For us Christians, the life that really is life is a life open to God, open to one another, and open to the earth.  Open gates, open hands, open hearts.

At the end of the story that Jesus tells, the rich man asks Abraham to send Lazarus to the house of the rich man’s father to tell his brothers what has happened to him, so that they can be saved from the torment that the rich man is experiencing. 

But Abraham says that the brothers already have the message—all that they have been taught through Moses and the prophets. 

What ever happened to the brothers?  Did they somehow figure out what they could do differently, based on the information they already had?  We will never know, because like so many of the stories that Jesus tells, we are left hanging.  The story is open ended. 

We are like those brothers of the rich man. 

What will happen to us? 

Like the brothers, we need to be warned. 

But we’ve already been warned! 

Can we and will we do things differently, based on the warning signs already surrounding us? 

Can we and will we do things differently, based on what God tells us to do in our relationships with one another? 

Can we and will we do things differently based on how scripture tells us to care for the earth of which we are only a part?

As followers of Jesus, how can we be living water, the bread of life, and the vine, sustaining and bringing forth new life around us? 

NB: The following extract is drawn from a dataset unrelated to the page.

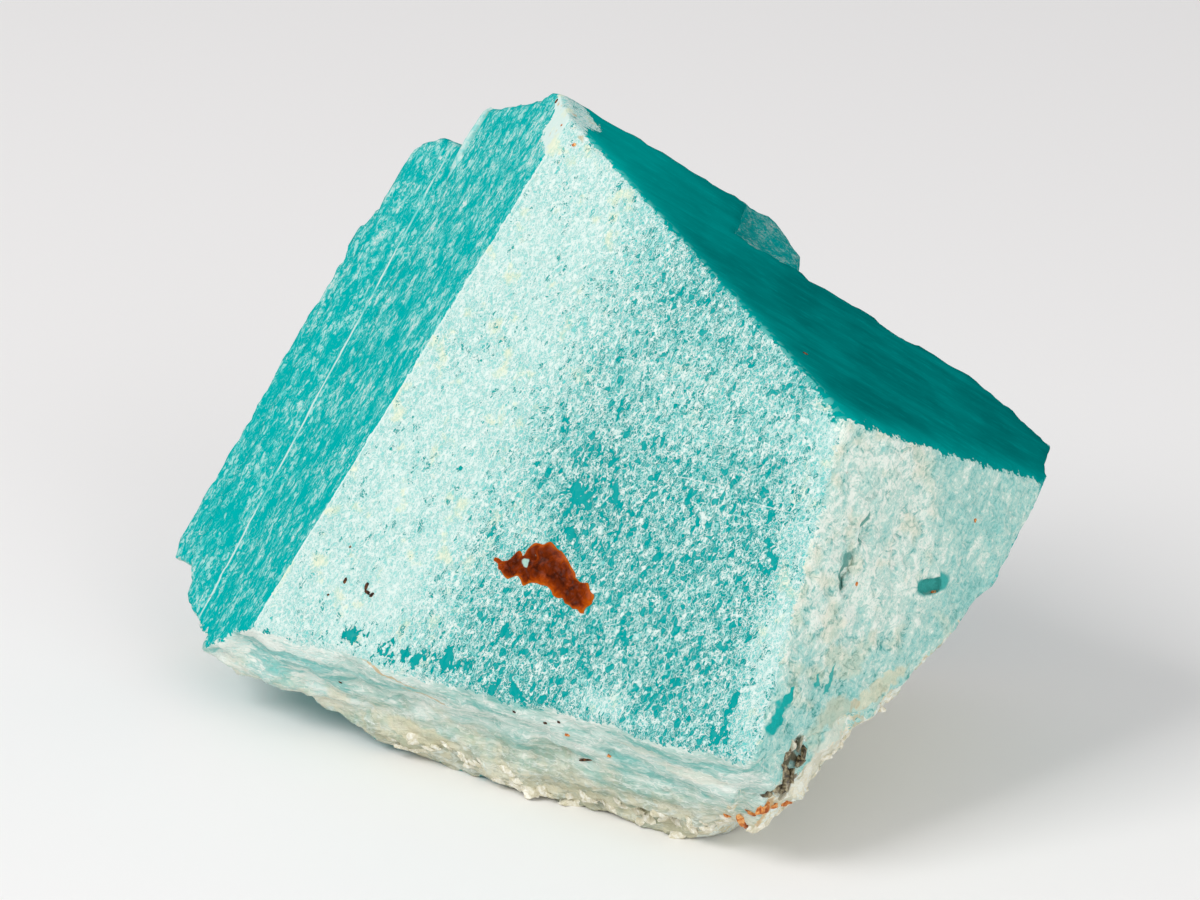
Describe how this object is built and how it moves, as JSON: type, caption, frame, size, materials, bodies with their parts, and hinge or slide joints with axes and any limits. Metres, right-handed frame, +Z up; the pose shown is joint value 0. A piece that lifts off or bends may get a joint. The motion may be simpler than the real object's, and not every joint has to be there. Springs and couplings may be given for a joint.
{
  "type": "rough amazonite",
  "caption": "Rough amazonite: a stubby teal feldspar crystal with flat faces, a pale crust on its front, thin plates grown on one side and a broken base.",
  "frame": {"origin": "middle of the bounding box's bottom, in the plane of the flat foot the crystal rests on", "axes": "+X to the viewer's right in the picture's view and along the longest extent, +Y away from the viewer, +Z up from the foot"},
  "size_m": [0.0444, 0.036, 0.0314],
  "materials": {
    "stone": "teal feldspar with a pale mottled crust, satin to matt"
  },
  "bodies": {
    "root": {"amazonite_crystal": "stone"}
  },
  "joints": []
}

And we must remember that  we are but dust, and think of what we can do to contribute to the lives of one another and of the earth which will go on long after we have died, but in what condition? 

What will we leave behind for our children and our children’s children?  Open gates, open hands, open hearts, bringing new life and  bridging the fissures that we’ve already started  creating? 

Or will we leave behind a chasm that has been fixed, so that even those who might want to pass over it cannot do so? 

God has provided us with all the information we need to keep our gates, hands, and hearts open to one another and to the earth.   

What we do with that good news is up to each one of us.